Copy out each line exactly as it appears.

:: Data lines ::

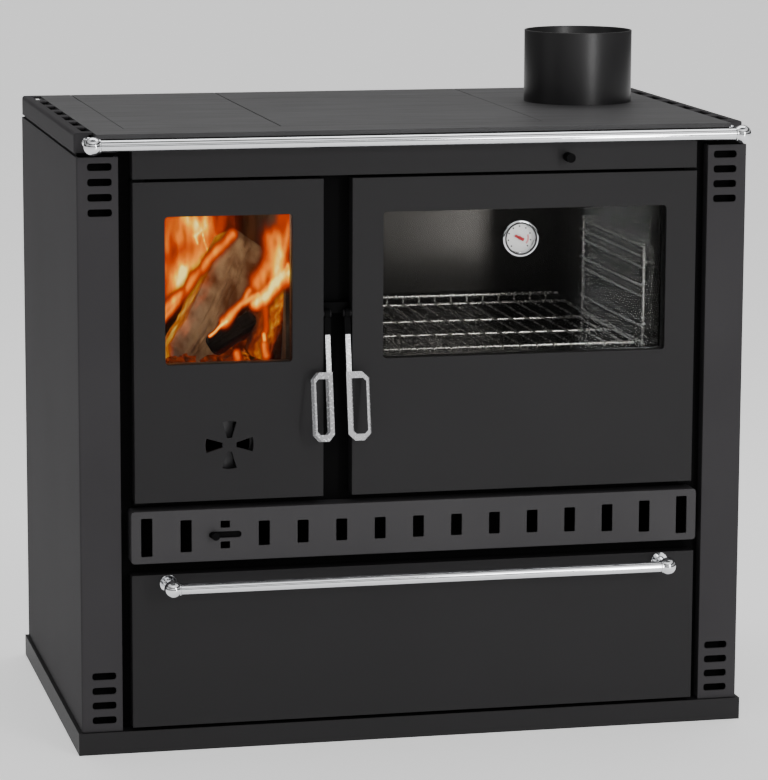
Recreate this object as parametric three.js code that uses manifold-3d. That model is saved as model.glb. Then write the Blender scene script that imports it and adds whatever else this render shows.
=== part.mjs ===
// A wood-burning kitchen cookstove: a firebox on the left, an oven on the right, a steel hob with a
// flue collar on top, a strip of air slots and a wood drawer below.
// Millimetres. X to the right, Y to the back, Z up. X = 0 is the middle of the casing, Y = 0 is the
// front face of the two columns before SHIFT_BACK is applied, and Z = 0 is the floor.

import * as THREE from 'three';
import { mergeVertices } from 'three/addons/utils/BufferGeometryUtils.js';
import Module from 'manifold-3d';

const wasm = await Module();
wasm.setup();

// ---------------------------------------------------------------- driving dimensions

// the casing
const casing_width = 934;
const casing_depth = 574;
const hob_height = 850;
const column_width = 56;
const column_return = 20;
const casing_sheet = 3;
const back_flange = 20;

// the plinth
const plinth_height = 31;
const plinth_overhang = 5;
const plinth_front_lip = 4;
const plinth_flange = 22;

// the fronts, from the plinth up
const front_proud = 8;
const front_sheet = 3;
const front_side_gap = 18;
const drawer_gap = 6;
const drawer_height = 212;
const vent_gap = 17;
const vent_height = 72;
const vent_proud = 12;
const vent_side_gap = 12;
const vent_sheet = 2.5;
const door_gap = 11;
const fascia_gap = 4;
const fascia_height = 49;
const fascia_proud = 6;

// the hob
const hob_plate = 6;
const hob_front_proud = 8;
const hob_side_strip = 47;
const hob_front_strip = 70;
const hob_back_strip = 108;
const hob_ledge = 10;
const hob_ledge_thick = 5;
const left_plate_width = 216;
const right_plate_width = 369;
const plate_clearance = 1;
const groove_width = 1.6;
const groove_depth = 1.5;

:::

• _Answer for this exercise_:
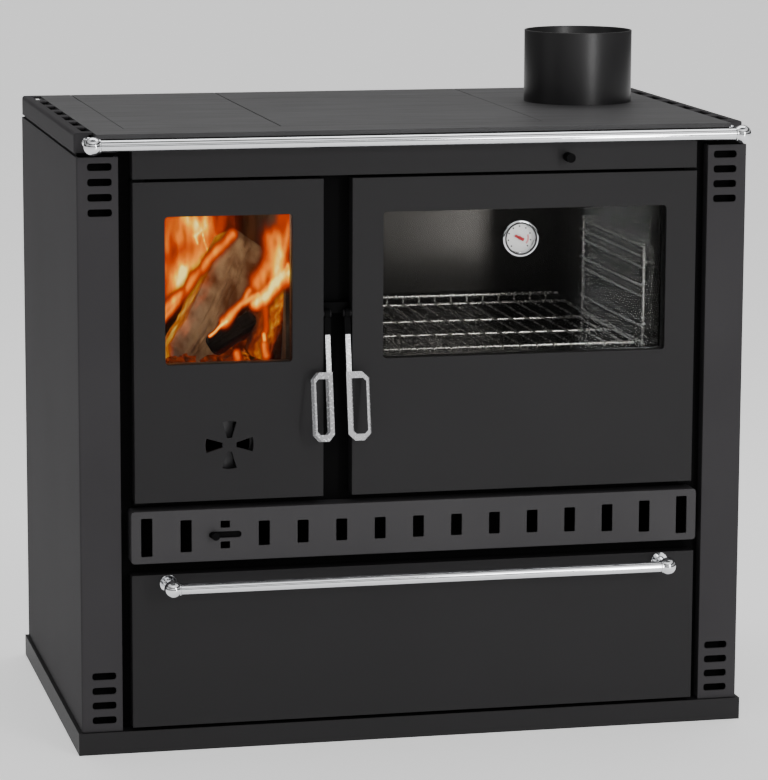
Recreate this object as parametric three.js code that uses manifold-3d. That model is saved as model.glb. Then write the Blender scene script that imports it and adds whatever else this render shows.
=== part.mjs ===
// A wood-burning kitchen cookstove: a firebox on the left, an oven on the right, a steel hob with a
// flue collar on top, a strip of air slots and a wood drawer below.
// Millimetres. X to the right, Y to the back, Z up. X = 0 is the middle of the casing, Y = 0 is the
// front face of the two columns before SHIFT_BACK is applied, and Z = 0 is the floor.

import * as THREE from 'three';
import { mergeVertices } from 'three/addons/utils/BufferGeometryUtils.js';
import Module from 'manifold-3d';

const wasm = await Module();
wasm.setup();

// ---------------------------------------------------------------- driving dimensions

// the casing
const casing_width = 934;
const casing_depth = 574;
const hob_height = 850;
const column_width = 56;
const column_return = 20;
const casing_sheet = 3;
const back_flange = 20;

// the plinth
const plinth_height = 31;
const plinth_overhang = 5;
const plinth_front_lip = 4;
const plinth_flange = 22;

// the fronts, from the plinth up
const front_proud = 8;
const front_sheet = 3;
const front_side_gap = 18;
const drawer_gap = 6;
const drawer_height = 212;
const vent_gap = 17;
const vent_height = 72;
const vent_proud = 12;
const vent_side_gap = 12;
const vent_sheet = 2.5;
const door_gap = 11;
const fascia_gap = 4;
const fascia_height = 49;
const fascia_proud = 6;

// the hob
const hob_plate = 6;
const hob_front_proud = 8;
const hob_side_strip = 47;
const hob_front_strip = 70;
const hob_back_strip = 108;
const hob_ledge = 10;
const hob_ledge_thick = 5;
const left_plate_width = 216;
const right_plate_width = 369;
const plate_clearance = 1;
const groove_width = 1.6;
const groove_depth = 1.5;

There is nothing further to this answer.